▶ [GOAL OF THE EXERCISE]
Word for word, restate every line of the listing that follows.

══ RAW DATA

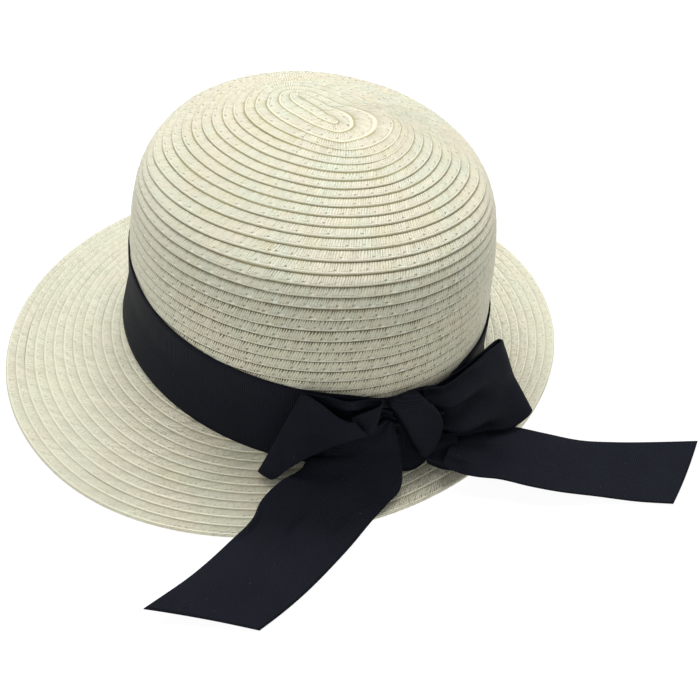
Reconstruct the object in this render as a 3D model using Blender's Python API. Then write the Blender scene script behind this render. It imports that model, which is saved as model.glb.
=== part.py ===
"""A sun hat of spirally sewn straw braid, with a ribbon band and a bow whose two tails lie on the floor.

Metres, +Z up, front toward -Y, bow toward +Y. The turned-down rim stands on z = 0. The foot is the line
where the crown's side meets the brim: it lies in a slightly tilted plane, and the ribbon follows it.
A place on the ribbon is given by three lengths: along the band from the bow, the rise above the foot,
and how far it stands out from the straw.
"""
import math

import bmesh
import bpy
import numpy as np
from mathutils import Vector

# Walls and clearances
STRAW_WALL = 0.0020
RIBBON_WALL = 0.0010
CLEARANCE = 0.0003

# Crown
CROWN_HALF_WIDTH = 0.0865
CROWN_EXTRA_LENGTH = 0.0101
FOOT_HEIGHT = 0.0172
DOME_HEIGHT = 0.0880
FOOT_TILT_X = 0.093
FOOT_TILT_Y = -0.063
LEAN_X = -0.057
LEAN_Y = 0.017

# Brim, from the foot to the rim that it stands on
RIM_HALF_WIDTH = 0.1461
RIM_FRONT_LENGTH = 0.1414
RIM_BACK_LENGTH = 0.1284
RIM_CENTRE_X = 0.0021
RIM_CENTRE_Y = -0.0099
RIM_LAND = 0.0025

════

▶ [FINAL RESULT]
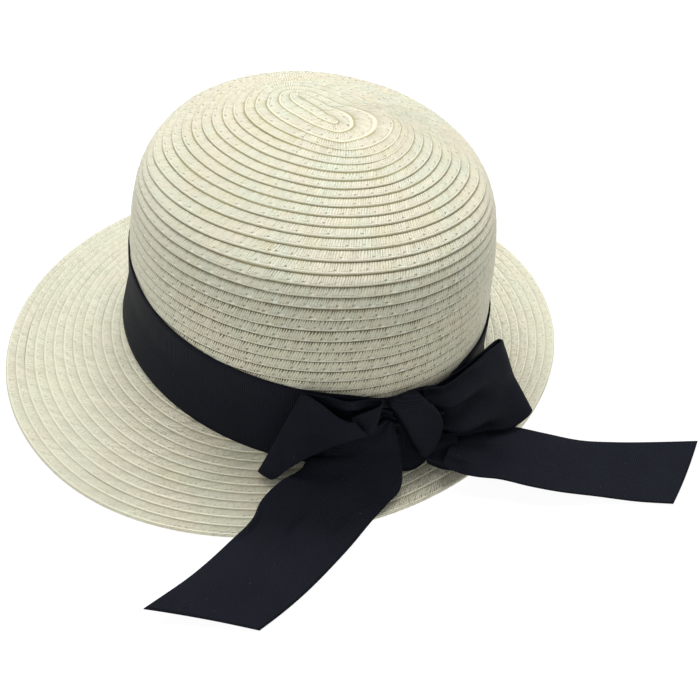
Reconstruct the object in this render as a 3D model using Blender's Python API. Then write the Blender scene script behind this render. It imports that model, which is saved as model.glb.
=== part.py ===
"""A sun hat of spirally sewn straw braid, with a ribbon band and a bow whose two tails lie on the floor.

Metres, +Z up, front toward -Y, bow toward +Y. The turned-down rim stands on z = 0. The foot is the line
where the crown's side meets the brim: it lies in a slightly tilted plane, and the ribbon follows it.
A place on the ribbon is given by three lengths: along the band from the bow, the rise above the foot,
and how far it stands out from the straw.
"""
import math

import bmesh
import bpy
import numpy as np
from mathutils import Vector

# Walls and clearances
STRAW_WALL = 0.0020
RIBBON_WALL = 0.0010
CLEARANCE = 0.0003

# Crown
CROWN_HALF_WIDTH = 0.0865
CROWN_EXTRA_LENGTH = 0.0101
FOOT_HEIGHT = 0.0172
DOME_HEIGHT = 0.0880
FOOT_TILT_X = 0.093
FOOT_TILT_Y = -0.063
LEAN_X = -0.057
LEAN_Y = 0.017

# Brim, from the foot to the rim that it stands on
RIM_HALF_WIDTH = 0.1461
RIM_FRONT_LENGTH = 0.1414
RIM_BACK_LENGTH = 0.1284
RIM_CENTRE_X = 0.0021
RIM_CENTRE_Y = -0.0099
RIM_LAND = 0.0025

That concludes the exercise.